→ Problem requirements: Reproduce the lines from the one bearing "function add(name, geometry, color, roughness)" through the one bearing "for node in", inclusive. Copy them exactly; include no other line.
-------- Material for the task --------
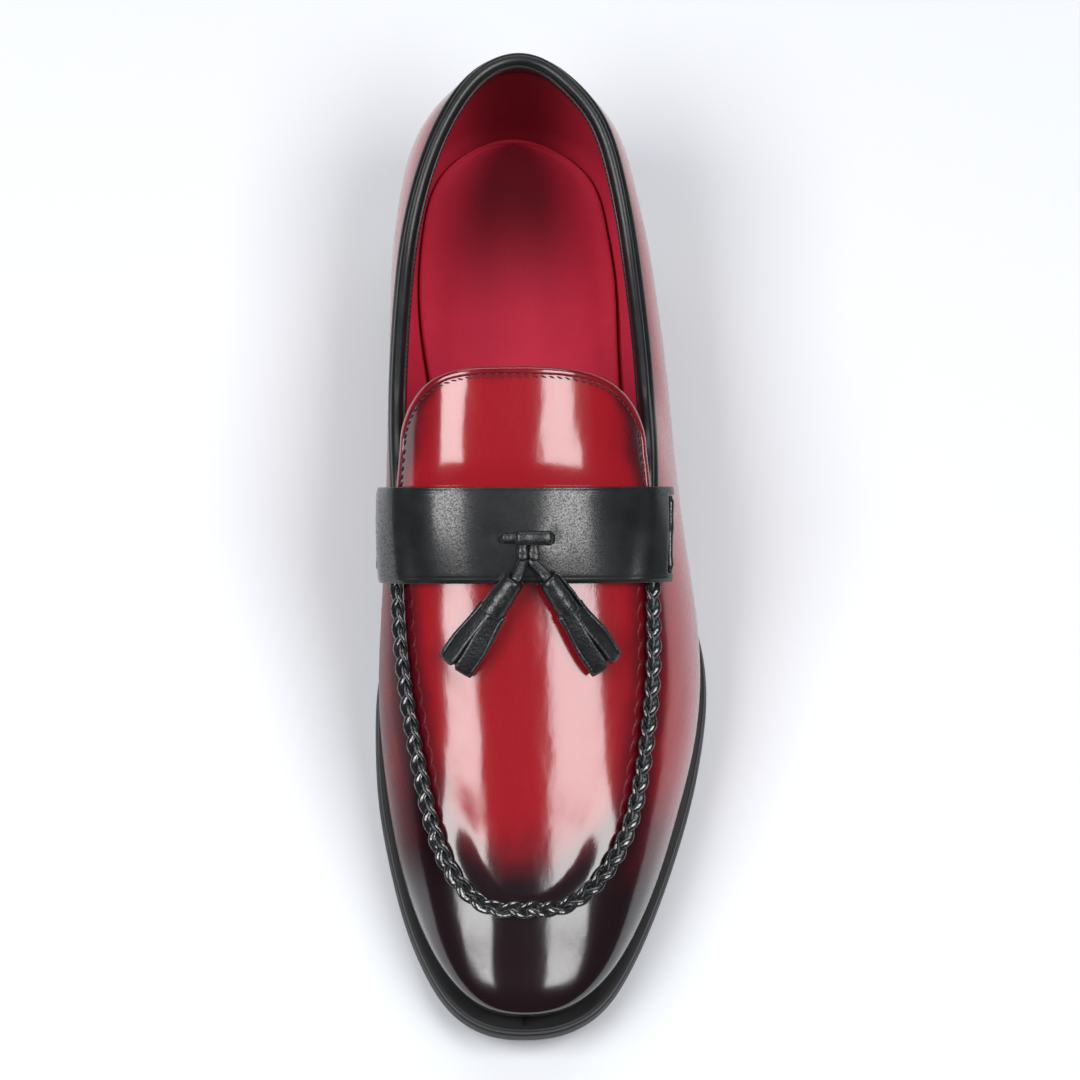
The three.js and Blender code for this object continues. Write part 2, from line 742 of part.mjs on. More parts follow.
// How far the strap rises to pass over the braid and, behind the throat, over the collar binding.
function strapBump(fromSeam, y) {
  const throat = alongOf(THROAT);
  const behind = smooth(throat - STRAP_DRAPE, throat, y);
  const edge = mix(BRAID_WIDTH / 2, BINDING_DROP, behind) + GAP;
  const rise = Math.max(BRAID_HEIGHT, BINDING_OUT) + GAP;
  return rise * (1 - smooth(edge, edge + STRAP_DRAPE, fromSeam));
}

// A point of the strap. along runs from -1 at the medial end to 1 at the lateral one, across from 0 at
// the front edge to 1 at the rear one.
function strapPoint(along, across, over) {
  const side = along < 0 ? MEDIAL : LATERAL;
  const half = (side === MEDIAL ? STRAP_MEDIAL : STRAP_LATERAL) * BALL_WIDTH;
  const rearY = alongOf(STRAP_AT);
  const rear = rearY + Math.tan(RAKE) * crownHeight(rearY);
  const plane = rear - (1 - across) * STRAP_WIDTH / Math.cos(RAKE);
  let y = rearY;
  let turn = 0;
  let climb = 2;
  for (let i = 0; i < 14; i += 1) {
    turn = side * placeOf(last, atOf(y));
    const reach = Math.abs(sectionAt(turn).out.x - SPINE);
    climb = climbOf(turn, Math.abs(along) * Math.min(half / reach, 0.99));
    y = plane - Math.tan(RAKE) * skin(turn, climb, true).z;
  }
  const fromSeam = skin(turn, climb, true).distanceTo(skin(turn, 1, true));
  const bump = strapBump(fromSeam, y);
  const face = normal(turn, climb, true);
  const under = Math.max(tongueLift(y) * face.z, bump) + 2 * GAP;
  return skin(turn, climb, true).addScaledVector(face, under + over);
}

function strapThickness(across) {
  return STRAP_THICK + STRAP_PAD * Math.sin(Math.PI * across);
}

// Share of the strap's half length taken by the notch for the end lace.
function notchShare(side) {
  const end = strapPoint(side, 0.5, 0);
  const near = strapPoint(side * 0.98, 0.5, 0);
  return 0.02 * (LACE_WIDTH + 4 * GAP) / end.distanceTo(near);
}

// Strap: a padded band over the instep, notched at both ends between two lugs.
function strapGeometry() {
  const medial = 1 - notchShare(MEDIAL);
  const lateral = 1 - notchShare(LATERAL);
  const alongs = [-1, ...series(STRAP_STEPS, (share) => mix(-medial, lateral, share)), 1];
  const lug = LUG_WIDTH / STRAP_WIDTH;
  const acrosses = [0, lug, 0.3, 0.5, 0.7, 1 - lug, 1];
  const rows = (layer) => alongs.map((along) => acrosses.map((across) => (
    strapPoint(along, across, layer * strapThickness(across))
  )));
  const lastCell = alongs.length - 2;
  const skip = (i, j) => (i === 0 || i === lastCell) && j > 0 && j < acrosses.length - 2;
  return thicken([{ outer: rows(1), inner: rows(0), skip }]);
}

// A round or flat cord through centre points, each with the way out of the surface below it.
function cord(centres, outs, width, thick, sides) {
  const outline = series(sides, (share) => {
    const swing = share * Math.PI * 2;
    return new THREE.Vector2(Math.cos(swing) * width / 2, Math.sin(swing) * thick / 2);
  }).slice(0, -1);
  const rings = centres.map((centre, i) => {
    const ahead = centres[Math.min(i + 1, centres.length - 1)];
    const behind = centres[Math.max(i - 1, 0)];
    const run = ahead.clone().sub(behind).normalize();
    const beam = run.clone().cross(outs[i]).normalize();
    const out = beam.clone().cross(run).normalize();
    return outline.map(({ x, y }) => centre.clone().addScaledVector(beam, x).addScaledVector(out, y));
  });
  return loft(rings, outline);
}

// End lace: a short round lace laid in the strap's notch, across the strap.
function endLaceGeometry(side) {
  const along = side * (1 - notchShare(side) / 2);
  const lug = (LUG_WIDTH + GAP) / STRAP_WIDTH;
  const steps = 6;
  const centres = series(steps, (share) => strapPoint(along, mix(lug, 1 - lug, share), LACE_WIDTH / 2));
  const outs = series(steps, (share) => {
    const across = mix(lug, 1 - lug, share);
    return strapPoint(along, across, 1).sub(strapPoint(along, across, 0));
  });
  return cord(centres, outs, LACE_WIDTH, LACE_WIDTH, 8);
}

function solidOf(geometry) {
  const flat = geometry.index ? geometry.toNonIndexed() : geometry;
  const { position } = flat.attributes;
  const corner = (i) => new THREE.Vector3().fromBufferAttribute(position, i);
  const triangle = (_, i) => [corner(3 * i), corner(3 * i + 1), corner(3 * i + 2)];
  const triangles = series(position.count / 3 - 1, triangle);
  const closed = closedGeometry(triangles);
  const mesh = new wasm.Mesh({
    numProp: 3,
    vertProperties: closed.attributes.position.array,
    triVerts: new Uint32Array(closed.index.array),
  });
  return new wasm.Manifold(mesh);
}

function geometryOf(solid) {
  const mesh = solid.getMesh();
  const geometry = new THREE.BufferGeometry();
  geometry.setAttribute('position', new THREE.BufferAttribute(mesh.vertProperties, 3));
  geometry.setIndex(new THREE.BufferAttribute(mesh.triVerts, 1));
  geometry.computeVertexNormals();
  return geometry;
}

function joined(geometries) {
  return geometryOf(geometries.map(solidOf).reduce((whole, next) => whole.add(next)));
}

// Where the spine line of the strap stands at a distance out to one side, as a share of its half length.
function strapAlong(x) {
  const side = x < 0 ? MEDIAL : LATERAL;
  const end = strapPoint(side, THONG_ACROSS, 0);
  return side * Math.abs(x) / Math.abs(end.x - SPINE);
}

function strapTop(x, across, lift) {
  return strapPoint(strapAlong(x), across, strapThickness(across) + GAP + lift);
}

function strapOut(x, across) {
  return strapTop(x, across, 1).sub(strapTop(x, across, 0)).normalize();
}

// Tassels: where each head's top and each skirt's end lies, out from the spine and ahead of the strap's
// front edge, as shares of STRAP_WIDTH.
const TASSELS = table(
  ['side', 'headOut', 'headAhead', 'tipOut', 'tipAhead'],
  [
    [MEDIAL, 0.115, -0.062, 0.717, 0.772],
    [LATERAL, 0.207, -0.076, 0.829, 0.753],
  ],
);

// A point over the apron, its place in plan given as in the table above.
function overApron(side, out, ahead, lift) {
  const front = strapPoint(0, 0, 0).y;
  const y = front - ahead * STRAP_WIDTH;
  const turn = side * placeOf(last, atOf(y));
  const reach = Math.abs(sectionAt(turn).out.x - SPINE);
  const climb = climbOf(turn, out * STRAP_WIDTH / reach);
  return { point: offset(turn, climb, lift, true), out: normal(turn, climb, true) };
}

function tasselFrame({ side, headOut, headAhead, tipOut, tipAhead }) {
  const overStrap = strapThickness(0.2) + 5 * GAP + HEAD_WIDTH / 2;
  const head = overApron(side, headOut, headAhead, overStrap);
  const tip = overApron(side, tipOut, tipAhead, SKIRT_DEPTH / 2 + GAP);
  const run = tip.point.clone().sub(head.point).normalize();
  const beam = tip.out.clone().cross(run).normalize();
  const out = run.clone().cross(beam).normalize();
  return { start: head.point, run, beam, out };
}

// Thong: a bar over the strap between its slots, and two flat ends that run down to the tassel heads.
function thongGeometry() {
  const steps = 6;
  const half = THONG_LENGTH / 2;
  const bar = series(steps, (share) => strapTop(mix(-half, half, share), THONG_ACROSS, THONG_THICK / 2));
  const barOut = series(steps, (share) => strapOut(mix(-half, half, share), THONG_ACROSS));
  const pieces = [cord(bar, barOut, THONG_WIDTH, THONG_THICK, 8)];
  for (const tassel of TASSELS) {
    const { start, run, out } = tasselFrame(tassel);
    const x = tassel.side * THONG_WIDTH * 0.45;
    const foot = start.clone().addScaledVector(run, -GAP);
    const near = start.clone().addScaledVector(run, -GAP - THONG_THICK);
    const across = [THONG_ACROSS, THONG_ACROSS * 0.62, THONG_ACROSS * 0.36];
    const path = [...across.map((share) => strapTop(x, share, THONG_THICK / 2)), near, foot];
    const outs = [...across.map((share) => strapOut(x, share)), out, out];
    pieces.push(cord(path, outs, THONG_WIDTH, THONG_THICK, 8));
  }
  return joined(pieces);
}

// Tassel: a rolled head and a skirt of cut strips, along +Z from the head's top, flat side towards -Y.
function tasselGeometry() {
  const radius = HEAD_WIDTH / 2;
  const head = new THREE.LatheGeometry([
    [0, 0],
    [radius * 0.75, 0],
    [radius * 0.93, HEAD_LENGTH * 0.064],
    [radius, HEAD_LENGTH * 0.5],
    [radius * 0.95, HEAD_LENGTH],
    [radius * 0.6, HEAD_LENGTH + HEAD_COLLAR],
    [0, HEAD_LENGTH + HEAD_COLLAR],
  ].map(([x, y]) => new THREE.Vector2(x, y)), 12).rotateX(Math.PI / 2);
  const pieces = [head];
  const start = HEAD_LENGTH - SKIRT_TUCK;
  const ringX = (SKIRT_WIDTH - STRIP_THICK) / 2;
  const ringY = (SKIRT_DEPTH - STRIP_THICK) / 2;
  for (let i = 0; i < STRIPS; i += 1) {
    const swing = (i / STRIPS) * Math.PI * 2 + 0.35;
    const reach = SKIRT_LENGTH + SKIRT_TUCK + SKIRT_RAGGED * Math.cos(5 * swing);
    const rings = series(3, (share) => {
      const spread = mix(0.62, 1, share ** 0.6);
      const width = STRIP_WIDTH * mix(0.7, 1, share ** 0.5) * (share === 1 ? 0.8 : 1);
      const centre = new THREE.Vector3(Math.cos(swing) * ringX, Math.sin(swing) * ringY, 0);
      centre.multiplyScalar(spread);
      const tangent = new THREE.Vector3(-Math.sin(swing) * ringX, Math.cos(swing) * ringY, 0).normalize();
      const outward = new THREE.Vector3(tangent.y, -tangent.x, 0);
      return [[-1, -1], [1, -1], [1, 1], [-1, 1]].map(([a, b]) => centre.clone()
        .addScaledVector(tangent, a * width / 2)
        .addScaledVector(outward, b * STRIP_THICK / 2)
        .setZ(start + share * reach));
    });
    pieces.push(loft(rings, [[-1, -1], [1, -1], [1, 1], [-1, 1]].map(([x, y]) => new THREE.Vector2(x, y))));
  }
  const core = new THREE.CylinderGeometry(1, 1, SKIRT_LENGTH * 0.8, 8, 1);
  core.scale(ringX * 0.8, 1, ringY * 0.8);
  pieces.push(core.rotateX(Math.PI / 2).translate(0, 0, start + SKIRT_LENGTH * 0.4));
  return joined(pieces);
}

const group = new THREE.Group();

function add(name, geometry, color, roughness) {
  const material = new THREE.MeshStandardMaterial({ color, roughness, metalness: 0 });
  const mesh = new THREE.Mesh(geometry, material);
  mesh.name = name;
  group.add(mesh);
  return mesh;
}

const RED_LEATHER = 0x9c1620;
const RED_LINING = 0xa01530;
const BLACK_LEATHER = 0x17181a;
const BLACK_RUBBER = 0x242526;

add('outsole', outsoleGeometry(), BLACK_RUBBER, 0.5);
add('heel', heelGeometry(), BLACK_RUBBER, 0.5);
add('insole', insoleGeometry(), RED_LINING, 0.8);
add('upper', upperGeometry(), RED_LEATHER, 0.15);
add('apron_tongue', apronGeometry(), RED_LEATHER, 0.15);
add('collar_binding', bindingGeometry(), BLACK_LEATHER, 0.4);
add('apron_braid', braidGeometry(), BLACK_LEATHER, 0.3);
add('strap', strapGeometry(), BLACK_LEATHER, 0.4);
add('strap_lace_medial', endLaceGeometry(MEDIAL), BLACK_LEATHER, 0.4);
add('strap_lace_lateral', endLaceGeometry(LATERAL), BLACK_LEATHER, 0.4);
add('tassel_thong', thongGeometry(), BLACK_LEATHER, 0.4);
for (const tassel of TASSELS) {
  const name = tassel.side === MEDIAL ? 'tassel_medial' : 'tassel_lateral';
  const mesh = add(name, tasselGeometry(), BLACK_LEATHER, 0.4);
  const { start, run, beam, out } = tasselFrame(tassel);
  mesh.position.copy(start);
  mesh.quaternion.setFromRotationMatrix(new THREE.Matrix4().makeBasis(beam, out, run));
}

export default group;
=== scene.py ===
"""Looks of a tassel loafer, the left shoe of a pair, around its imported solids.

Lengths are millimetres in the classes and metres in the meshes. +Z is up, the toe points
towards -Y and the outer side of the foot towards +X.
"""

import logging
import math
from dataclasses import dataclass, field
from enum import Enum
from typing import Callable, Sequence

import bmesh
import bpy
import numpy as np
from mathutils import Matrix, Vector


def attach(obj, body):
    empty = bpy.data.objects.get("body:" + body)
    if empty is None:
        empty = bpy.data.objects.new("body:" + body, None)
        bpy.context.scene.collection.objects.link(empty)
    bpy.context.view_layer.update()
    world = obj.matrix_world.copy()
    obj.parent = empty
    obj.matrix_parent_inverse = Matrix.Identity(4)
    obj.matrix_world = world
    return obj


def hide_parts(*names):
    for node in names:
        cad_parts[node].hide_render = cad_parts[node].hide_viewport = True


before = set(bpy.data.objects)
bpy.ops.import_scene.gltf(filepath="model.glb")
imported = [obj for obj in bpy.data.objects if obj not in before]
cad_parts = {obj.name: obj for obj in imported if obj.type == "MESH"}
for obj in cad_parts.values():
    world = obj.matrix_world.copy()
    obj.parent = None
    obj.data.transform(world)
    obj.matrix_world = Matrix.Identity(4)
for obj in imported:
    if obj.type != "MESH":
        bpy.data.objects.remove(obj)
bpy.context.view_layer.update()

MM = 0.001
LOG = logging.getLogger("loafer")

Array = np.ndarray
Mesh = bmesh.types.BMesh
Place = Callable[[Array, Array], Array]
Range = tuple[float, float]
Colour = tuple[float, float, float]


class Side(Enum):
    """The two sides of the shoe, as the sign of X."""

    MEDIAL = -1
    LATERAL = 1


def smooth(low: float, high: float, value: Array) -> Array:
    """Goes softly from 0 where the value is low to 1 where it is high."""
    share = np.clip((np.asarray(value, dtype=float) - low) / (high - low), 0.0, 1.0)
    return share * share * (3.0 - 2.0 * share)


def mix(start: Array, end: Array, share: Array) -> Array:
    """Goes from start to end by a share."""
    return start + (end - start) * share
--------
-------- Material for the task --------
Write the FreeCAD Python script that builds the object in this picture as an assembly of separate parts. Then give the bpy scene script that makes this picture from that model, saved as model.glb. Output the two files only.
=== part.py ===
--------
-------- Material for the task --------
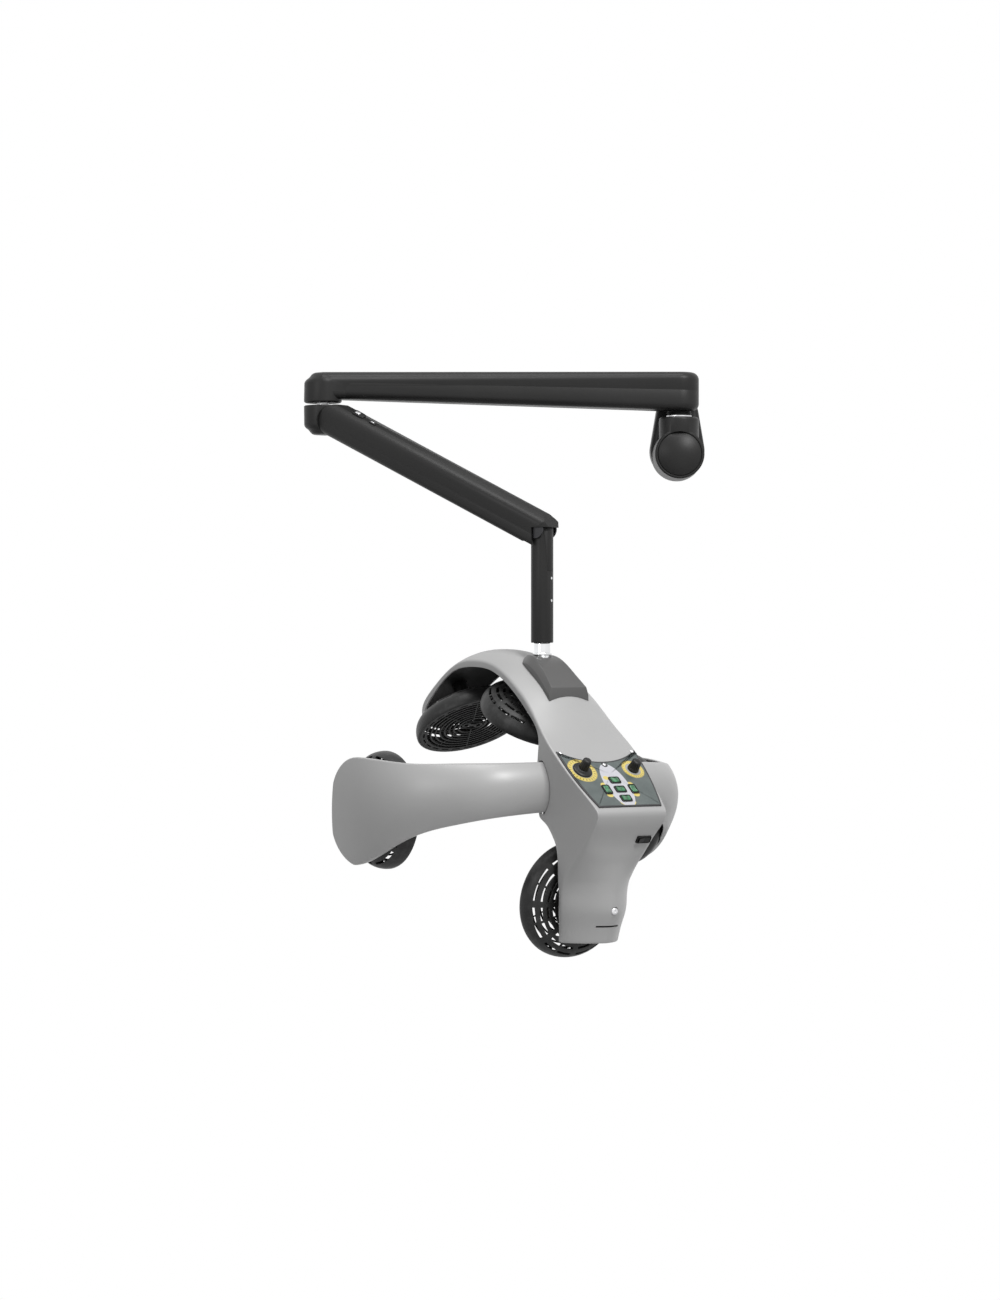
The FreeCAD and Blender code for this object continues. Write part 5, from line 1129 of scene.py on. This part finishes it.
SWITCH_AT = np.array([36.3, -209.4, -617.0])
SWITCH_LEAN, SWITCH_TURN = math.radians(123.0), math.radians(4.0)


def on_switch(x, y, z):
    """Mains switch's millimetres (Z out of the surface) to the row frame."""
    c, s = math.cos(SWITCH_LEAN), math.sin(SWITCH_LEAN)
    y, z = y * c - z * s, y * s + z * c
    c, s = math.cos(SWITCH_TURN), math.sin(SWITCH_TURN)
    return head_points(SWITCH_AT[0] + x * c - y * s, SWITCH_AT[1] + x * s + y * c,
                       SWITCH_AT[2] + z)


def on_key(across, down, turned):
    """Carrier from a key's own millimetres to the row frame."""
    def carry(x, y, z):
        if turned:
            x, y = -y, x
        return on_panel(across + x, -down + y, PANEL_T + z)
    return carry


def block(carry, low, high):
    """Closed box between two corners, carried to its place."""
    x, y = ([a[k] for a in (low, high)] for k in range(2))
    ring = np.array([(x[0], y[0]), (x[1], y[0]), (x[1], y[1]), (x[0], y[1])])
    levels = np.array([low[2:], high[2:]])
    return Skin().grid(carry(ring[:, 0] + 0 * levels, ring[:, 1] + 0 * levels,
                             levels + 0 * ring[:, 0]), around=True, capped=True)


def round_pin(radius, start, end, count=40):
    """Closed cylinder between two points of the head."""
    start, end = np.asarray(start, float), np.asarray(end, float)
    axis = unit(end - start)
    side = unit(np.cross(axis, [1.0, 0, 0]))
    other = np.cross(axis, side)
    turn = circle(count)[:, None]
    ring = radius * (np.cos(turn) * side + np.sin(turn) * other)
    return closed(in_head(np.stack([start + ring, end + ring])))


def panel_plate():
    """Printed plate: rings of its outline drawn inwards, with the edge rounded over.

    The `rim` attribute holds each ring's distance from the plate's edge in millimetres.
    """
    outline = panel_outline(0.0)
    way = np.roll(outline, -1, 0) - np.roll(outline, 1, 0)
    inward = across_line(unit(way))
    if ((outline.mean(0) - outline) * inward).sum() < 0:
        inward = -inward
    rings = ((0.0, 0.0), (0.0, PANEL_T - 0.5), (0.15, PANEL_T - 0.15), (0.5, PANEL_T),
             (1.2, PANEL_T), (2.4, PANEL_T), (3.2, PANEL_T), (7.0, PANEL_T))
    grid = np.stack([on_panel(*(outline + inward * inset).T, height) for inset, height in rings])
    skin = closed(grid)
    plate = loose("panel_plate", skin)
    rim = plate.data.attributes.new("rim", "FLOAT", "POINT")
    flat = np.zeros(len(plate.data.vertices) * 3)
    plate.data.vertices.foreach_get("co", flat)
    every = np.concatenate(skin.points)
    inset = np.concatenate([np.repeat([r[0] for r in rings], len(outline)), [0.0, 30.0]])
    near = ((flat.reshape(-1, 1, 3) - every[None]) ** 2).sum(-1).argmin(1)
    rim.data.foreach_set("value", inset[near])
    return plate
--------
→ Exercise response:
function add(name, geometry, color, roughness) {
  const material = new THREE.MeshStandardMaterial({ color, roughness, metalness: 0 });
  const mesh = new THREE.Mesh(geometry, material);
  mesh.name = name;
  group.add(mesh);
  return mesh;
}

const RED_LEATHER = 0x9c1620;
const RED_LINING = 0xa01530;
const BLACK_LEATHER = 0x17181a;
const BLACK_RUBBER = 0x242526;

add('outsole', outsoleGeometry(), BLACK_RUBBER, 0.5);
add('heel', heelGeometry(), BLACK_RUBBER, 0.5);
add('insole', insoleGeometry(), RED_LINING, 0.8);
add('upper', upperGeometry(), RED_LEATHER, 0.15);
add('apron_tongue', apronGeometry(), RED_LEATHER, 0.15);
add('collar_binding', bindingGeometry(), BLACK_LEATHER, 0.4);
add('apron_braid', braidGeometry(), BLACK_LEATHER, 0.3);
add('strap', strapGeometry(), BLACK_LEATHER, 0.4);
add('strap_lace_medial', endLaceGeometry(MEDIAL), BLACK_LEATHER, 0.4);
add('strap_lace_lateral', endLaceGeometry(LATERAL), BLACK_LEATHER, 0.4);
add('tassel_thong', thongGeometry(), BLACK_LEATHER, 0.4);
for (const tassel of TASSELS) {
  const name = tassel.side === MEDIAL ? 'tassel_medial' : 'tassel_lateral';
  const mesh = add(name, tasselGeometry(), BLACK_LEATHER, 0.4);
  const { start, run, beam, out } = tasselFrame(tassel);
  mesh.position.copy(start);
  mesh.quaternion.setFromRotationMatrix(new THREE.Matrix4().makeBasis(beam, out, run));
}

export default group;
=== scene.py ===
"""Looks of a tassel loafer, the left shoe of a pair, around its imported solids.

Lengths are millimetres in the classes and metres in the meshes. +Z is up, the toe points
towards -Y and the outer side of the foot towards +X.
"""

import logging
import math
from dataclasses import dataclass, field
from enum import Enum
from typing import Callable, Sequence

import bmesh
import bpy
import numpy as np
from mathutils import Matrix, Vector


def attach(obj, body):
    empty = bpy.data.objects.get("body:" + body)
    if empty is None:
        empty = bpy.data.objects.new("body:" + body, None)
        bpy.context.scene.collection.objects.link(empty)
    bpy.context.view_layer.update()
    world = obj.matrix_world.copy()
    obj.parent = empty
    obj.matrix_parent_inverse = Matrix.Identity(4)
    obj.matrix_world = world
    return obj


def hide_parts(*names):
    for node in names:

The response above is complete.